Soucieux de s’associer les services des architectes les plus expérimentés, mais aussi les plus innovants du moment, le Team Banque Populaire, bien qu’alors entièrement dédié à la préparation du Maxi trimaran solo Banque Populaire VII, sollicitait les plus grands cabinets d’architectes internationaux, avant de jeter assez naturellement son dévolu sur la doublette Guillaume Verdier et Vincent Lauriot Prévost. « La situation était complexe car la jauge n’était pas encore établie », se souvient Vincent Lauriot-Prévost. « On a débroussaillé le terrain avec le Team Banque Populaire et le Team Safran pour anticiper. Dès que la jauge est sortie en décembre 2013, on était en mesure de présenter les premiers plans de forme en février 2014, avec une vision claire de la règle. Cette jauge un peu plus restrictive a été faite pour donner de la fiabilité aux bateaux en établissant des critères de sécurité pour les quilles, l’hydraulique et les mâts. On conserve une grande liberté de conception sur les carènes et les appendices, et on fiabilise les deux talons d’Achille, mât et quille », continue l’architecte.
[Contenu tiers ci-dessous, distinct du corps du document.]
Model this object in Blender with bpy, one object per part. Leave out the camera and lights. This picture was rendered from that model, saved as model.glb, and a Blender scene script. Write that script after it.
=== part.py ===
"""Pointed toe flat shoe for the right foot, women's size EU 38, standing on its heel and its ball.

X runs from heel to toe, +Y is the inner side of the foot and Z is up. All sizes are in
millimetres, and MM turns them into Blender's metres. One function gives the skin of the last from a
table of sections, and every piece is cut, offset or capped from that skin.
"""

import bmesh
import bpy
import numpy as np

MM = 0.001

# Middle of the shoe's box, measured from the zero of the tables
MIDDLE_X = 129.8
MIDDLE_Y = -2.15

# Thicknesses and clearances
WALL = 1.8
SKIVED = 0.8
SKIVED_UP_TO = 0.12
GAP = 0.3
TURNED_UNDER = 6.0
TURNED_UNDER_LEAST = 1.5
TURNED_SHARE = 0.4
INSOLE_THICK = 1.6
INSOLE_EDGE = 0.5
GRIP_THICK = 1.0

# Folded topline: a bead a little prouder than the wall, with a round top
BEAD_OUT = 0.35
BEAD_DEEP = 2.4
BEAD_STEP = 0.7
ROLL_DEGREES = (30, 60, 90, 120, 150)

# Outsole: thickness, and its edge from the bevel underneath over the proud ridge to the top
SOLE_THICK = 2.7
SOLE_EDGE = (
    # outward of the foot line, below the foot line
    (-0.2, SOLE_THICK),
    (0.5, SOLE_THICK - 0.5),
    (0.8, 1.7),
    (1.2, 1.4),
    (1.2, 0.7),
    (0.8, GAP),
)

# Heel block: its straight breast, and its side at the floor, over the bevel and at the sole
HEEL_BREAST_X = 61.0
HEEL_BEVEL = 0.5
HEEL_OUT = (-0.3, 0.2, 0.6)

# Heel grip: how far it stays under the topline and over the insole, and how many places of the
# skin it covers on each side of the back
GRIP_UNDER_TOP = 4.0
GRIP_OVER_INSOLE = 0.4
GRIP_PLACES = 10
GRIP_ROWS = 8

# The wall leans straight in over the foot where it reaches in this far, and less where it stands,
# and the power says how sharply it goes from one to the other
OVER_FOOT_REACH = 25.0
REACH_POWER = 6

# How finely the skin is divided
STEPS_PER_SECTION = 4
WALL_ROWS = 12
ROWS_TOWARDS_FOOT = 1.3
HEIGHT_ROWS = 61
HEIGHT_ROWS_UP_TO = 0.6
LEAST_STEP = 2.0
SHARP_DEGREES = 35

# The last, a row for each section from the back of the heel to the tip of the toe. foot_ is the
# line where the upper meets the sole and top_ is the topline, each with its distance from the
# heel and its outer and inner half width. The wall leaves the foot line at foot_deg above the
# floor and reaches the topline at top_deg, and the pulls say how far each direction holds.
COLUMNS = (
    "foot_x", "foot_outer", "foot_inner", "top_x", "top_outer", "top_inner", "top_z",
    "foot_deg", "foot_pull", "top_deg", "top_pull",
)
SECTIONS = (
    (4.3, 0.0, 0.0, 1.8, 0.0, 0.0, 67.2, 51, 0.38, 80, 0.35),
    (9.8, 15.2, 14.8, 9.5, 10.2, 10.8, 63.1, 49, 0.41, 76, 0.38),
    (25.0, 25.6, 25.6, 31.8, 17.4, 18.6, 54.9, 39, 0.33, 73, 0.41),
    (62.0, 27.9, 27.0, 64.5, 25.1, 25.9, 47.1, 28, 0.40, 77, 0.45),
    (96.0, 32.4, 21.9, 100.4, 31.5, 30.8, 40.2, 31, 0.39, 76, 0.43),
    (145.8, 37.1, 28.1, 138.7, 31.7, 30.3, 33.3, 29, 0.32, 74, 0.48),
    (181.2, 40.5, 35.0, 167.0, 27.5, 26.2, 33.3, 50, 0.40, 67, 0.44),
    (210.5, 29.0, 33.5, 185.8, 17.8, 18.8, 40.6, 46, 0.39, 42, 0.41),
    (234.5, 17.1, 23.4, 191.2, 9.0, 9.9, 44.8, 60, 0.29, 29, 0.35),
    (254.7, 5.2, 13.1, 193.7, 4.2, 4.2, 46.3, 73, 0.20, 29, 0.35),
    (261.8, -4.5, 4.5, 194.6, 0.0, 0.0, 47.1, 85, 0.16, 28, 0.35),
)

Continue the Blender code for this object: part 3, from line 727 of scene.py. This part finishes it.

« L’absence de victoire donnait à tout le monde envie d’y retourner, cette fois avec notre bateau. J’ai digéré le Vendée Globe, me suis projeté 4 ans plus tard, ai considéré la mesure du challenge, et tout le monde a voulu y retourner à 100% », explique Armel. « L’envie de gagner et la joie de pouvoir faire un bateau à ma main ont été deux critères décisifs. On a lancé les études, les premiers contacts. Construire était la meilleure solution, puisqu’on avait déjà fait un Vendée Globe avec un bateau acheté, c’était motivant ! »

Les choix du coeur et de la raison

C’est donc dès le lendemain de l’arrivée du Vendée Globe 2013 qu’Armel le Cléac’h et tout le Team Banque Populaire ont jeté les fondations de ce nouveau projet : « Après un débrief du Vendée Globe à chaud afin de ne rien oublier, on a pu proposer aux architectes un cahier des charges très précis avec les points positifs et négatifs de mon expérience, et tout ce qu’on devait améliorer.

On avait une histoire avec Verdier VPLP, et on l’a mis en concurrence avec d’autres, comme le cabinet Farr, et rapidement on est parti avec VPLP Verdier pour leur compétence et leur proximité, car on a besoin d’eux au quotidien. Leurs bateaux sont performants et en constante évolution. La volonté de Banque Populaire était de faire travailler un chantier français, des artisans français, et on a opté pour CDK. Et on profite là encore de l’avantage de la proximité.

On s’est rapproché de Safran pour mutualiser certaines choses, comme les outillages et le moule de coque. Les architectes nous ont présenté les évolutions de carène et les points de nouveauté sur lesquels ils travaillaient. Le moule a débuté il y a un an, soit 8 mois après le début du lancement du projet », développe le skipper.

De grands défis technologiques

La philosophie générale est de construire un bateau dédié au Vendée Globe. Les architectes ont travaillé sur les options les plus radicales en fonction des performances des routages du dernier Vendée Globe. « Plutôt que chercher la polyvalence, on a fait un bateau offrant des gains importants dans 60% du temps, et des pertes plus faibles dans 20% du temps », raconte Vincent Lauriot-Prévost.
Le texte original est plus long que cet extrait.